SPL not relevant to us

SPL not relevant to us

What did you think being a father would be like before the arrival of your first child?
We had to think a lot about what it would be like before we acquired our first child. Most children who are up for adoption in Britain are there because they were taken out of abusive or neglectful backgrounds that a judge ruled they couldn’t stay in, and that means they often arrive with a lot of problems and uncertainties. You usually can’t know if the mother was drinking throughout her pregnancy, or was on other drugs, and you often can’t know how their early experiences fully affected them, or how well they will bounce back. You get a lot of kids with attachment problems, with food issues, with developmental delays, physical problems, anger issues, you name it. So they give you a bunch of preparatory training that has you reflecting on parenthood, and your own childhood and similar. So I guess I thought it was a big responsibility, with possibly some big heavy stuff to deal with, but also I generally like kids, so I thought it would be fun too.
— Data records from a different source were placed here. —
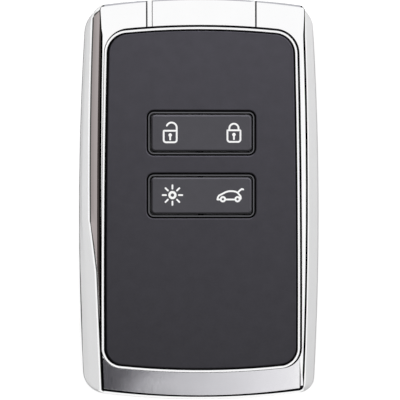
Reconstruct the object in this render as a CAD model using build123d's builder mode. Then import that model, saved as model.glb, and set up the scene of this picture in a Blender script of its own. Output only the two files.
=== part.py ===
from build123d import *

import os
from math import asin, cos, degrees, radians, sin, sqrt, tan

# Car key fob in its own frame, in millimetres. It lies on its back: X runs across it, Y along it
# with the emergency key at +Y, and Z up through the button panel. The origin is the centre of the
# back face.

# Body outline, seen from the front
body_length = 82.0
body_width = 49.2
head_narrowing = 1.4
foot_narrowing = 1.05
end_radius = 160.0
waist_y = -3.0
head_corner_radius = 4.5
foot_corner_radius = 3.2

# Shell walls and the bright frame's bands; the body's height follows from what is stacked in it
floor_thickness = 1.2
back_edge_radius = 2.4
parting_above_cell = 0.05
bezel_stand = 0.2
end_band_height = 1.9
right_edge_height = 0.187
right_band_height = 0.33
left_line_height = 0.06
left_step_height = 0.235
left_facet_height = 0.88
left_edge_height = 0.257
left_band_height = 0.36
flank_height = 2.7
end_edge_height = 0.11
end_edge_angle = 65.0
end_edge_lead = 0.5

# How far the bright frame is drawn in from the outline at each of its creases
belly_inset = 0.38
right_crease_inset = 2.5
right_edge_inset = 2.8
right_rim_inset = 3.2
left_band_inset = 1.5
left_edge_inset = 1.8
left_crease_inset = 2.08
left_step_inset = 3.27
left_line_inset = 3.85
left_rim_inset = 4.14
left_crease_narrowing = 0.68
left_step_narrowing = 0.6
left_rim_narrowing = 0.4
right_rim_narrowing = 0.8
foot_belly_inset = 0.08
foot_crease_inset = 0.2
foot_rim_inset = 0.8
belly_head_radius = 4.3
belly_foot_radius = 3.0
crease_head_radius = 3.0
crease_foot_radius = 2.4
rim_head_radius = 1.0
rim_foot_radius = 1.2
left_corner_extra = 1.4

# Facet on the left flank, from its kink down to where it meets the rim
facet_kink_y = -3.6
facet_end_y = -14.8
facet_end_inset = 3.38
facet_belly_inset = 1.15
facet_foot_inset = 4.7
facet_foot_drop = 0.4
facet_foot_belly_inset = 2.0
facet_foot_widest_inset = 1.05
facet_end_widest_inset = 0.15
facet_cut_clear = 0.03

# Slopes of the forehead and the chin
forehead_slope = 2.5
forehead_start_y = 33.5
chin_slope = 3.0
chin_start_y = -32.4
chin_right_x = 20.15
chin_edge_length = 3.4
chin_edge_angle = 45.0
chin_cut_height = 2.0

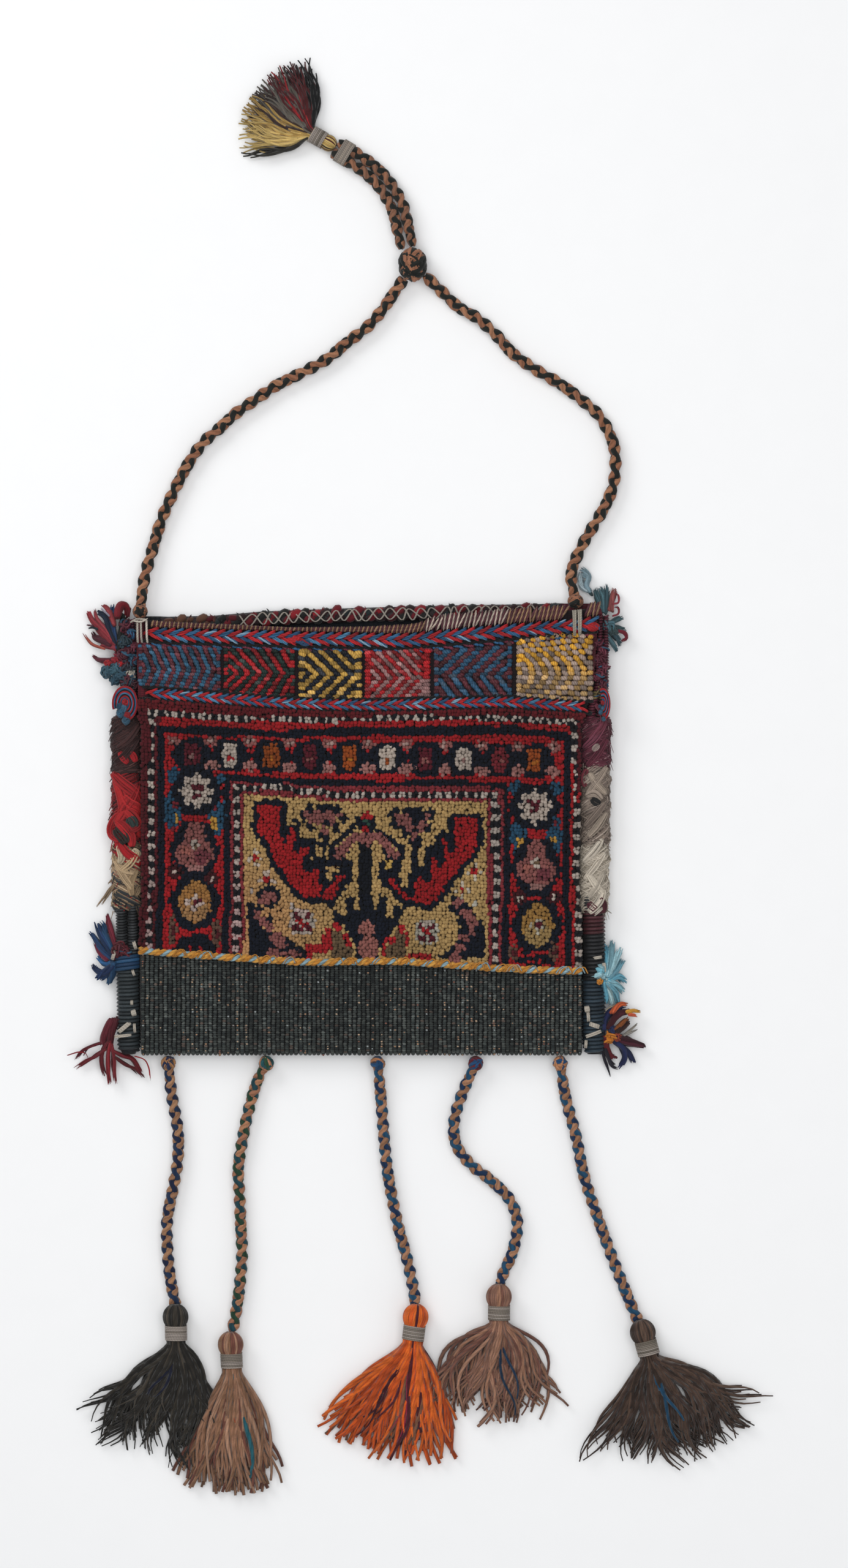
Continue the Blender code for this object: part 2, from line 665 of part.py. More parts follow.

Have your expectations of fatherhood matched with the realities of being a dad?
Oh it’s been way better. We were really lucky and got a kid who is just delightful. I think the general fun kid interactions are pretty much what I thought they would be, and I wasn’t sure what I’d think of changing nappies and feeding them, etc, but that is really just fine. The things that have been most surprising have been: The reactions you get from other people. We always joked that to meet people in a new country (especially one as reserved as the UK) we needed a dog or a kid. The reality is that having a kid puts you into the parent club, in which large numbers of people suddenly react positively to you, and will spontaneously engage with you, and treat you as a much better person. You go from being a quasi-invisible stranger, to be politely ignored, to being part of the big trustworthy club. It’s a totally unearned but enjoyable privilege. I understand that with women other parents are often a lot more catty and competitive and judgemental, but in my experience that doesn’t carry over to dads. The worst you can get is ignored in the cliquier play groups.

It’s surprising how much she can wind me up. You always hear the stories about how kids can drive you crazy, but it’s kind of cute until it happens to you. When she throws her food on the floor, and you tell her ‘no’, and then she keeps doing it with a grin, knowing that she doesn’t have to scrape it off on her hands and knees… yeah, I’ve had to walk away a handful of times.

The degree of grind. As one of our friends who adopted before us said: You can think you are as prepared as you like, but then you get run over anyway. So far it’s not that looking after a kid is particularly difficult, moment to moment (well ours, so far, touch wood), but it just goes on and on all day. Completely exhausting, even when you haven’t done anything remotely unusual.

What were your experiences of the support that you (and your partner) received before, and after, the arrival of your child(ren)?
Well we had lots of training with social workers, but one of the issues for us, as immigrants, was how much social support we would have – our family is mostly on other continents, so we can’t drop the kids at grandma’s at a moment’s notice if needed. But once you have kids, you start meeting people, and connections get deeper. We are forming a small line of local teenagers at our door, wanting to babysit.

How are parenting responsibilities divided up within your family? (For example, what things do you do as a dad to help care for your child? Did you take any time off work to look after your child(ren)?)
Well I got a pretty good leave, and my spouse is trying to do bits and pieces of work, so it’s more even than it otherwise would be. Lately I’ve probably even done more than her.

When we first got her, she attached immediately to my wife, and was less sure about me. Apparently babies often have that gendered pattern, and her previous primary caregiver was a woman. One of the social workers suggested that I had to either get her up or put her to bed, and feed her at least one meal a day. So I started getting her up and feeding her breakfast, and that worked perfectly. Within a few days she was as comfortable with either of us.
The joke at home now is that I’m the janitor (when I’m working anyway). I get her up, play with her in the morning, then hand her off, then come home in the evening and clean the kitchen.

What do you know about the shared parental leave policy; and is this something that you would have liked to have taken advantage of, if you were able to?
Not really relevant to us. I am on adoption leave. If we had adopted her a few months later there would have been a more flexible plan in place that would let us switch off time between us, but it’s a moot point, as my partner is at home in the day anyway.